Studio album by L.T.D.
- Released: September 17, 1983
- Genre: Funk
- Length: 37:10
- Language: English
- Label: Montage
- Producer: Jimmie Davis; Jake Riley; Carle Vickers;

L.T.D. chronology
| Love Magic (1981) | For You (1983) | Marry You (1999) |

= For You (L.T.D. album) =

For You is the ninth studio album by American funk group L.T.D., their sole release on Montage.

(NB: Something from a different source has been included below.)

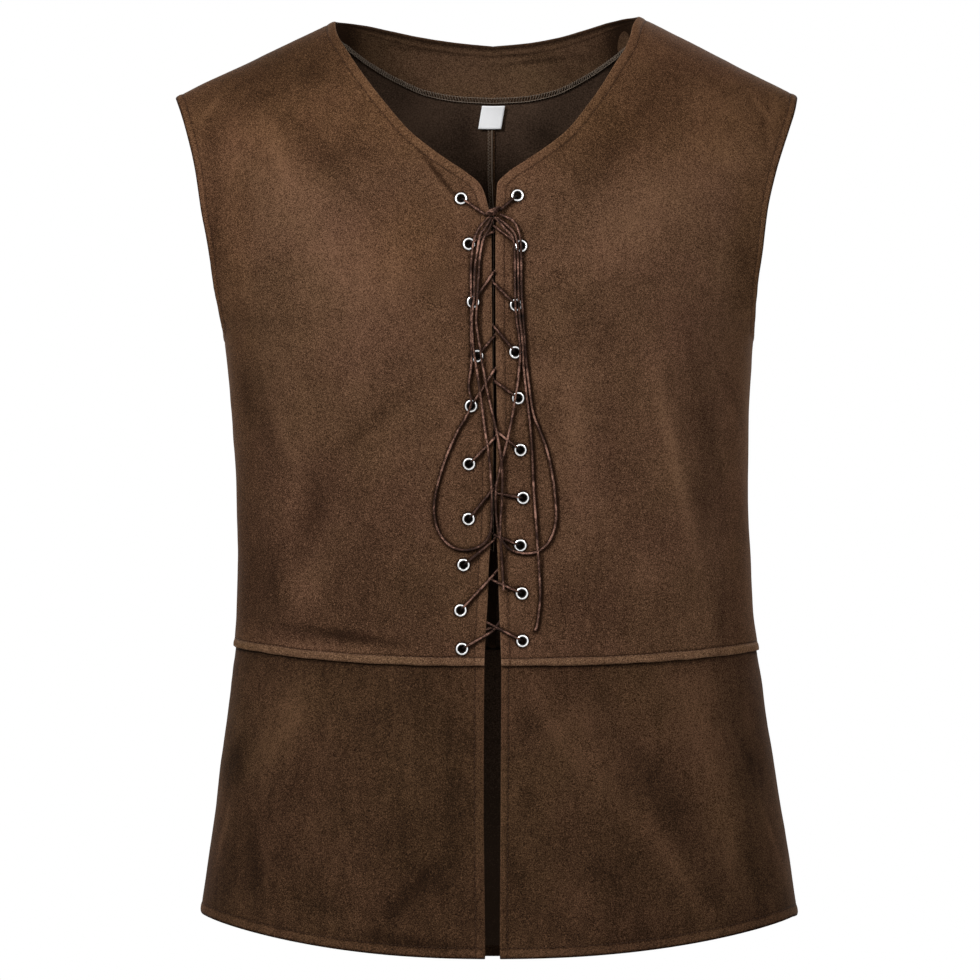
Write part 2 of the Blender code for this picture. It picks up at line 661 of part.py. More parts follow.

It was released on September 17, 1983.

==Reception==
Editors at AllMusic Guide scored this album 2.5 out of five stars, with critic Amy Hanson writing that the group was still suffering from the loss of vocalist Jeffrey Osborne in 1980 and that the songs have "lackadaisical intent".

==Track listing==

Side one
| No. | Title | Writer(s) | Length |
|---|---|---|---|
| 1. | "For You" | Joe Russo | 4:18 |
| 2. | "Stop on By" | Jake Riley and Carle Vickers | 5:26 |
| 3. | "Is It Over" | Alvino Bennett and Andre Ray | 5:10 |
| 4. | "Steppin' Out (Wid Ma Baby)" | Bennett, Jimmie Davis, Robert D. Palmer, Ray, Riley, and Leslie Wilson | 4:37 |

Side two
| No. | Title | Writer(s) | Length |
|---|---|---|---|
| 5. | "Slick" | Ray, Riley, and Vickers | 4:37 |
| 6. | "Caught in the Middle of Goodbye" | Jim Andron and Mark Winkler | 4:20 |
| 7. | "Whatcha Gonna Do" | Henry Davis and June D. Wells | 4:10 |
| 8. | "Party with You (All Night)" | Doni Hagen, Palmer, and Vickers | 4:32 |

==Personnel==
L.T.D.
- Alvino Bennett – percussion
- Arthur "Lorenzo" Carnegie – alto and tenor saxophone, flute, guitar
- Jimmie "J. D." Davis – keyboards, vocals, production
- Henry E. Davis – bass guitar, vocals
- Andre Ray – lead vocals
- Jake Riley – trombone, production
- Carle Vickers – trumpet, flute, soprano sax, production
- Leslie Wilson – lead vocals

Additional personnel
- Cliff Boulé – illustration
- Les D. Cooper – engineering, mixing
- Tim Dennen – assistant engineering
- Douglas Joseph – art direction
- Robert D. Palmer – guitar

==Chart performance==
For You reached 66 on Billboard's R&B Albums chart.